>> Begin Materials provided

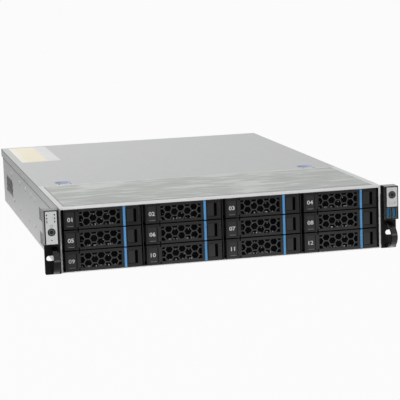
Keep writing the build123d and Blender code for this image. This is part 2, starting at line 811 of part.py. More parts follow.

>> End Materials provided
>> Begin Materials provided

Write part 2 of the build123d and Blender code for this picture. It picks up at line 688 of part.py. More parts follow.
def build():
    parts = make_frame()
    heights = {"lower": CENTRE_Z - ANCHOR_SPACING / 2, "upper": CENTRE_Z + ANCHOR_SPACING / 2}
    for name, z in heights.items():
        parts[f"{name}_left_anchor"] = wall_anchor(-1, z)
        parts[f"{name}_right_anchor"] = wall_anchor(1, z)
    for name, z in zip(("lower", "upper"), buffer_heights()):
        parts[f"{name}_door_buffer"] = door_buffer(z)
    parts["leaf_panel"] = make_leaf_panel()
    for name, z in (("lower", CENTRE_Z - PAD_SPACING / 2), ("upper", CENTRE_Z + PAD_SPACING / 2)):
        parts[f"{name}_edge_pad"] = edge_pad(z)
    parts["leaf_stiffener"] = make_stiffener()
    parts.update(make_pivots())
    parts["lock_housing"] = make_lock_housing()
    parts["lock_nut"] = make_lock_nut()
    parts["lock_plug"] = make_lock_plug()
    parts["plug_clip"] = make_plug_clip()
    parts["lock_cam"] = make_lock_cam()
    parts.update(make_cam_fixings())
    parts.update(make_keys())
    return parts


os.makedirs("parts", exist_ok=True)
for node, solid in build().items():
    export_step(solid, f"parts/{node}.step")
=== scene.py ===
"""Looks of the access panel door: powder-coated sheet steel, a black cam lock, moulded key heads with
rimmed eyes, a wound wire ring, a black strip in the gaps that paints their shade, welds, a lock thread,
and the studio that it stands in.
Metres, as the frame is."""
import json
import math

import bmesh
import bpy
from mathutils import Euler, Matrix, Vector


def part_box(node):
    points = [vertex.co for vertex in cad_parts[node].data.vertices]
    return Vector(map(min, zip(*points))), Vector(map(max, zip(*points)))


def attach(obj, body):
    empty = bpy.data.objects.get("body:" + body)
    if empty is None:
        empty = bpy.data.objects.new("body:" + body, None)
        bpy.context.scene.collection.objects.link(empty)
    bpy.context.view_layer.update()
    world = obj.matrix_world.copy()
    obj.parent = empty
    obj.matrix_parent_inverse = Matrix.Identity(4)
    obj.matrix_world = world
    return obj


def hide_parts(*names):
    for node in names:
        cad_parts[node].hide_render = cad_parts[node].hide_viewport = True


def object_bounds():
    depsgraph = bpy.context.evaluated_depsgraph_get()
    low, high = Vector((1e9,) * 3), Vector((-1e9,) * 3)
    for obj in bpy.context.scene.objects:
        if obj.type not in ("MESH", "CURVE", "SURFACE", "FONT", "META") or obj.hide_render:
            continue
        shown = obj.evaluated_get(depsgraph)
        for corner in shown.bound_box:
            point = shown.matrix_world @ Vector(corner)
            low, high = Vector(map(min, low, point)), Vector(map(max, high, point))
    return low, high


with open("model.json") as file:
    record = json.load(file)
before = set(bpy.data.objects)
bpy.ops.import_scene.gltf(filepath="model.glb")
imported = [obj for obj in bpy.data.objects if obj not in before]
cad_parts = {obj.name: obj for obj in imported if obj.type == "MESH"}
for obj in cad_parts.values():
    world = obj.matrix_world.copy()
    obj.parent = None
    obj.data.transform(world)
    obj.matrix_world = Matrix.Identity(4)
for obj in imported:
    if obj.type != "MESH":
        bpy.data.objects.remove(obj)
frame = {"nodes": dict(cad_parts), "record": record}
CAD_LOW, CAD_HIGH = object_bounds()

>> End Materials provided

-- Problem to work on --
Retype exactly the lines above, from the one with "in imported if" through the one with "CAD_LOW, CAD_HIGH = object_bounds()", inclusive.

-- Result of this task --
cad_parts = {obj.name: obj for obj in imported if obj.type == "MESH"}
for obj in cad_parts.values():
    world = obj.matrix_world.copy()
    obj.parent = None
    obj.data.transform(world)
    obj.matrix_world = Matrix.Identity(4)
for obj in imported:
    if obj.type != "MESH":
        bpy.data.objects.remove(obj)
frame = {"nodes": dict(cad_parts), "record": record}
CAD_LOW, CAD_HIGH = object_bounds()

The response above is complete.